In Scotland it was in 3rd position in 1858 and 1935. By 1958 it was in 2nd place. A count in 1975 showed it to have fallen away considerably. Elisabeth Inglis, discussing the names most frequently mentioned in birth announcements in the Scotsman during 1977 (Scots-
man, January 4th, 1978) also shows that the name is no
longer in the Scottish top ten. Elizabeth has a great many pet forms which are often used as independent names. In 1958, for example, girls born in Scotland received the names Bessie, Beth, Betty, Eliza, Elsbeth, Elsie, Elspeth, Lillibet, Lisa and Lizbeth. Other Scottish girls were given foreign forms of the name or their diminutives: Spanish Isabel, French Elisabeth, Lisbeth, Elise, German Lisa, Lise. In earlier times Isabel and Isabella were in fact totally interchangeable with Elizabeth. The various pet forms have been popular at different times in Scotland. In the nineteenth century Eliza and Betsy were especially fashionable, and were used rather more than the Scottish Eispeth (or Elspet).

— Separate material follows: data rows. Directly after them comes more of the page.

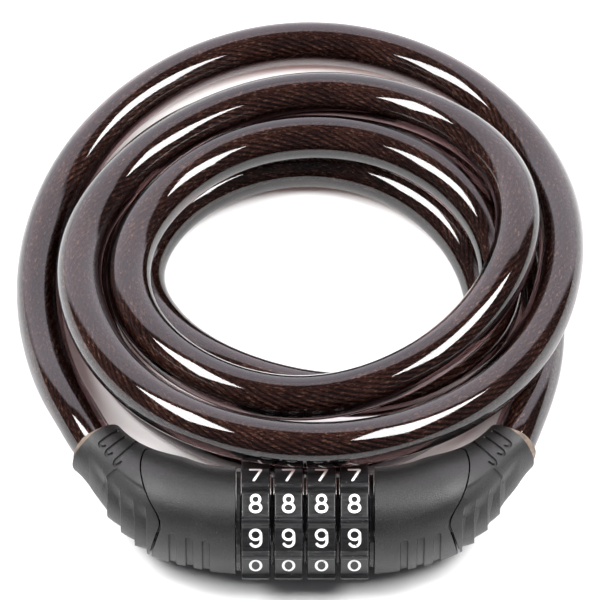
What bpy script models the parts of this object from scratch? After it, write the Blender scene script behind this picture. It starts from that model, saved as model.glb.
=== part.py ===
"""Four-dial combination cable lock with its coiled cable, modelled in metres with +Z up.

The barrel of the lock lies along X at BARREL_Y, BARREL_Z. Everything on the +X side of the dials is fixed (it
carries the core that the dials turn on), everything on the -X side pulls off along -X with the bolt. Both
housings bend back towards +Y, where the cable leaves them and lies in a coil.
"""

import math

import bmesh
import bpy
import numpy as np
from mathutils import Matrix, Vector

MM = 0.001

# Driving dimensions
GAP = 0.3 * MM  # clearance kept between pieces that touch
BARREL_Y = -6.5 * MM  # barrel axis, with the box of the lock itself centred on the origin
BARREL_Z = 16.9 * MM
DIAL_COUNT = 4
DIAL_PITCH = 8.6 * MM
DIAL_WIDTH = 7.4 * MM
DIGITS = 10
DIAL_FLAT = 14.6 * MM  # axis to the middle of a digit's flat
DIAL_RIB = 16.4 * MM  # axis to the tip of a rib
RIB_ANGLE = 55.0  # one rib points up and forwards at this angle
DIAL_CHAMFER = 0.5 * MM
DIAL_BORE = 10.2 * MM
CODE_RING_WIDTH = 5.4 * MM
CODE_RING_OUT = 9.9 * MM
CORE_OUT = 6.5 * MM
CORE_IN = 3.4 * MM
RUNNING = 0.4 * MM  # radial clearance of what turns on the core
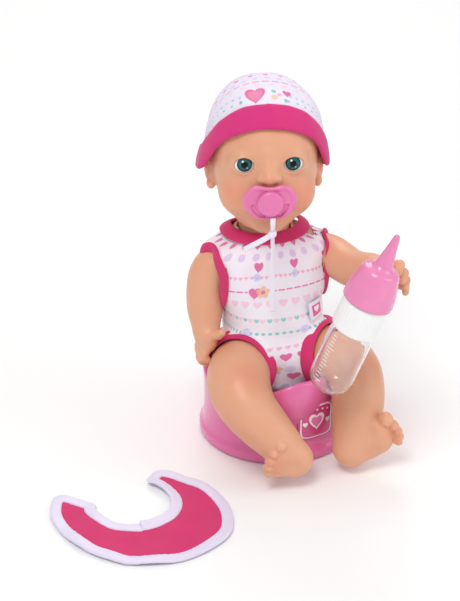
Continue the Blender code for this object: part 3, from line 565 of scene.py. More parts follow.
def face_look():
    """The head's vinyl with rosy cheeks, painted lid lines and painted shade in the creases over the eyes."""
    cheeks = [(side * 18.0, -28.5, 29.0, 12.0, 0.30) for side in (-1, 1)]
    rest = [(0.0, -38.0, 41.0, 5.4, 0.2), (0.0, -34.0, 17.0, 7.5, 0.22), (0.0, -33.0, 29.5, 8.5, 0.5)]
    rest += [(side * 31.5, -1.0, 31.0, 8.5, 0.30) for side in (-1, 1)]
    look, place, colour, (x, y, z) = skin_look("face_vinyl", cheeks + rest)
    front = (y + 18.0).below(0.0)
    across = x.absolute()
    # Painted shade: a darker arc in the faint crease over each eye.
    arch = (((across - 13.4) * (across - 13.4) * 0.9 + (z - 46.0) * (z - 46.0)).root() - 6.6).absolute() - 0.2
    crease_shade = arch.inside(0.9) * (z * -1 + 49.0).inside(3.0) * front
    colour = look.mix(crease_shade * 0.35, colour, (0.55, 0.27, 0.16))
    # Lash line along the upper lid and a faint one below.
    from_middle = across - EYE_OPEN_X
    inner = from_middle / EYE_OPEN
    dome = (inner * inner * -1 + 1.0).most(0.0).root()
    beside = from_middle.absolute().below(EYE_OPEN + 0.1)
    upper = ((z - 46.7 - dome * 4.1).absolute() - 0.35).inside(0.4) * beside
    lower = ((z - 46.2 + dome * 4.0).absolute() - 0.15).inside(0.5) * beside
    colour = look.mix(upper * front * 0.8, colour, (0.20, 0.09, 0.055))
    colour = look.mix(lower * front * 0.45, colour, (0.50, 0.24, 0.16))
    # Lips.
    ring = ((x * x * 0.62 + (z - MOUTH_HEIGHT) * (z - MOUTH_HEIGHT)).root() - 6.2).inside(1.4)
    colour = look.mix(ring * front * 0.75, colour, (0.80, 0.25, 0.24))
    look.paint(colour)
    look.bump(look.noise(place, 2.2, 3.0), 0.00004, 0.5)
    return look


def eye_look():
    """A glassy eye: dark teal iris with rays, black pupil, a painted white catch-light and a painted paler
    glow low in the iris, looking out along -Y.
    """
    look = Look("doll_eye", (0.95, 0.95, 0.94), 0.08, Coat_Weight=0.15, Coat_Roughness=0.02, IOR=1.25)
    place = look.place()
    x, y, z = look.xyz(place)
    front = y.below(0.0)
    gap = (x * x + z * z).root()
    rays = look.noise(place, 0.9, 4.0)
    iris = look.mix(rays, (0.008, 0.05, 0.06), (0.035, 0.19, 0.20))
    iris = look.mix((gap - 3.5).inside(0.8), (0.006, 0.02, 0.022), iris)
    colour = look.mix((gap - 4.15).inside(0.35) * front, (0.93, 0.93, 0.92), iris)
    colour = look.mix((gap - 1.85).inside(0.3) * front, colour, (0.002, 0.002, 0.002))
    # Painted highlight: a white catch-light dot above and to one side of the pupil.
    light = dot(x + 1.0, z - 1.9, 0.5).inside(0.3)
    colour = look.mix(light * front, colour, (1.0, 1.0, 1.0))
    # Painted light: a paler teal glow low in the iris, across from the catch-light.
    painted_iris_glow = dot(x - 1.3, z + 1.7, 0.45).inside(0.4)
    colour = look.mix(painted_iris_glow * front * 0.5, colour, (0.75, 0.9, 0.9))
    look.paint(colour)
    return look


def sphere(name, centre, radius, turn):
    mesh = bpy.data.meshes.new(name)
    shape = bmesh.new()
    bmesh.ops.create_uvsphere(shape, u_segments=48, v_segments=32, radius=radius * MM)
    shape.to_mesh(mesh)
    shape.free()
    mesh.polygons.foreach_set("use_smooth", [True] * len(mesh.polygons))
    obj = in_scene(name, mesh)
    obj.matrix_world = Matrix.Translation(Vector(centre) * MM) @ turn
    return obj


def face():
    """The head and its two eyes, which look a little down."""
    wear(head(), face_look(), "head", ["head_shell"], HEAD_FRAME)
    glass = eye_look()
    for side, name in ((-1, "right"), (1, "left")):
        spot = from_head((side * EYE[0], EYE[1], EYE[2]))
        gaze = Matrix.Rotation(HEAD_YAW, 4, "Z") @ Matrix.Rotation(math.radians(-4), 4, "X")
        ball = sphere(f"glass_eye_{name}", spot, EYE_RADIUS, gaze)
        wear(ball, glass, "head", [f"eye_{name}"])


# ---------------------------------------------------------------- plain looks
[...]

By 1935 Elsie had come upon the scene, Elspeth was being less used, and Eliza and Betsy were no longer
among the top hundred names. In the 1970’s Lisa has been the up-and-coming form, with Bettina also enjoying
a spell of popularity. James Boswell makes a well-known comment about the use of pet forms of Elizabeth in his Life of Dr Samuel Johnson (1791). Mrs Johnson was an Elizabeth ‘whom he used to name by the familiar appellation of Tety, or Tetsy, which, like Betty or Betsy, is provincially used as a contraction for Elizabeth.’ This usage, continues Boswell, seems ludricrous ‘when applied to a woman of her age and appearance.’ This seems a little harsh. One might interpret the use of such endearments by a speaker who was notoriously formal in his speech as a gesture of great tenderness.